Pour accéder au pouvoir, Ben Bella aura écarté, auparavant, ses rivaux parmi les fondateurs du CRUA. À commencer par Krim Belkacem, surnommé le « Lion du Djebel ». Lui aussi a connu l’engagement militaire sous le drapeau français. Il sort du conflit de 39-45 caporal-chef. Des qualités qu’il mettra au service de la cause algérienne. Il parvient au fait de sa puissance lorsque se forme le gouvernement provisoire de la République algérienne (GPRA). Il signe les accords d’Évian. Mais les partisans de Ben Bella l’isolent en juillet 1962. Il prend lui aussi la route de l’exil. Le régime de Boumediene l’accuse d’avoir fomenté un attentat en avril 1967. Il est condamné à mort par contumace. Le 18 octobre 1970, le Lion du Djebel est retrouvé étranglé par sa cravate dans une chambre d’hôtel de Francfort, en Allemagne. Il allait avoir 48 ans. Réhabilité en 1984, sa dépouille rejoint le cimetière d’el Alia, à Alger, dans « le carré des martyres ».

Élimination physique des opposants

Mohamed Khider, originaire d’une famille modeste de Biskra, est assassiné en Espagne en 1967. Il avait été, lui aussi, contraint à l’exil après avoir eu des divergences avec Ben Bella. Un exil en Suisse, puis à Madrid. Le 4 janvier 1967, la police politique du régime de Boumediene lui envoie un ou plusieurs tueurs. Mohamed Khider était accusé, par Ben Bella puis par Boumediene, d’avoir détourné le trésor du FLN qu’il gérait en tant que secrétaire général du parti.

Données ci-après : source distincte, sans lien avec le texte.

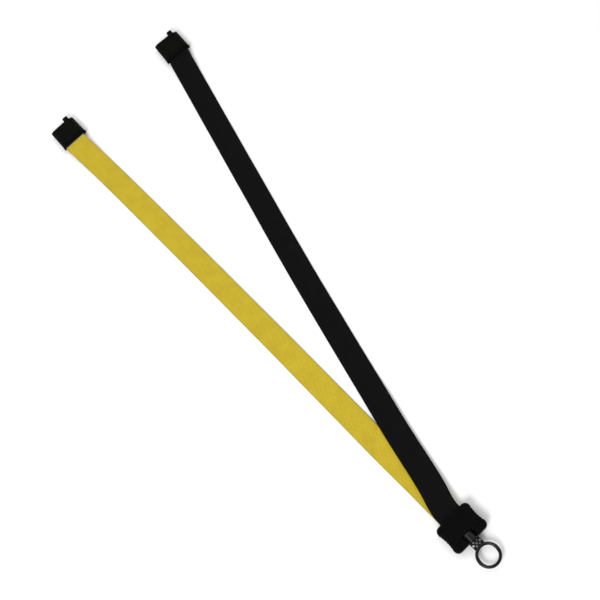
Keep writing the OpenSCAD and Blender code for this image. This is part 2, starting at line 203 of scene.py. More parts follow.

Mohamed Boudiaf figurait parmi les fondateurs. Cet adjudant dans l’armée française s’engage dans la cause nationaliste après les massacres de Sétif en 1945. Opposé à Ben Bella – dont le régime l’avait condamné à mort en 1964 -, puis à tous les présidents qui ont suivi, son exil va durer 28 ans. Quand les militaires le rappellent en 1992, l’Algérie est en crise. Il apparaît comme un « homme neuf ». Il annonce vouloir lutter contre la corruption. Il est abattu, en public, cinq mois plus tard, lors d’une conférence des cadres dans la ville d’Annaba. L’auteur du meurtre, Lambarek Boumaarafi, est toujours en prison. Ses motivations n’ont pas été clairement établies…

L’indépendance, puis l’exil

Exil également pour Hocine Aït Ahmed. Engagé dans la lutte pour l’indépendance dès l’âge de 16 ans, il dénonce le tournant autoritaire de la Constitution de l’Algérie indépendante. En créant le Front des forces socialistes en 1963, il brise la logique du parti unique. Arrêté en octobre 1964, il est condamné à mort, puis gracié. Il s’évade de prison le 1er mai 1966 et se réfugie en Suisse. Aujourd’hui encore, à l’âge de 85 ans, il s’active dans la vie politique algérienne pour faire avancer ses idées.

Le dernier membre de cette histoire, Rabah Bitat, est décédé à Paris, à l’hôpital Broussais, en avril 2000, à l’âge de 74 ans. Il démissionne de ses fonctions auprès de Ben Bella en novembre 1963 pour rejoindre l’opposition à Paris. Quand Boumediene renverse Ben Bella, il rejoint le nouveau régime et y fera toute sa carrière en conservant, notamment, le ministère des Transports de 1970 à 1977. À la mort de Boumediene, il assure un intérim de 45 jours. En 1990, en désaccord avec le président Chadli Bendjedid, il démissionne de l’Assemblée nationale et se retire de la vie politique. Partisan de Bouteflika, il retrouve un rôle public quand celui-ci remporte la présidentielle de 1999 avec 90,24 % des suffrages exprimés.

En définitive, sur le groupe des neuf, on compte deux survivants : Ben Bella et Aït Ahmed. Trois ont été assassinés par l’armée française. Trois autres par des concitoyens algériens. Un seul est décédé de mort naturelle. L’Algérie, une histoire amère de l’indépendance pour les fondateurs.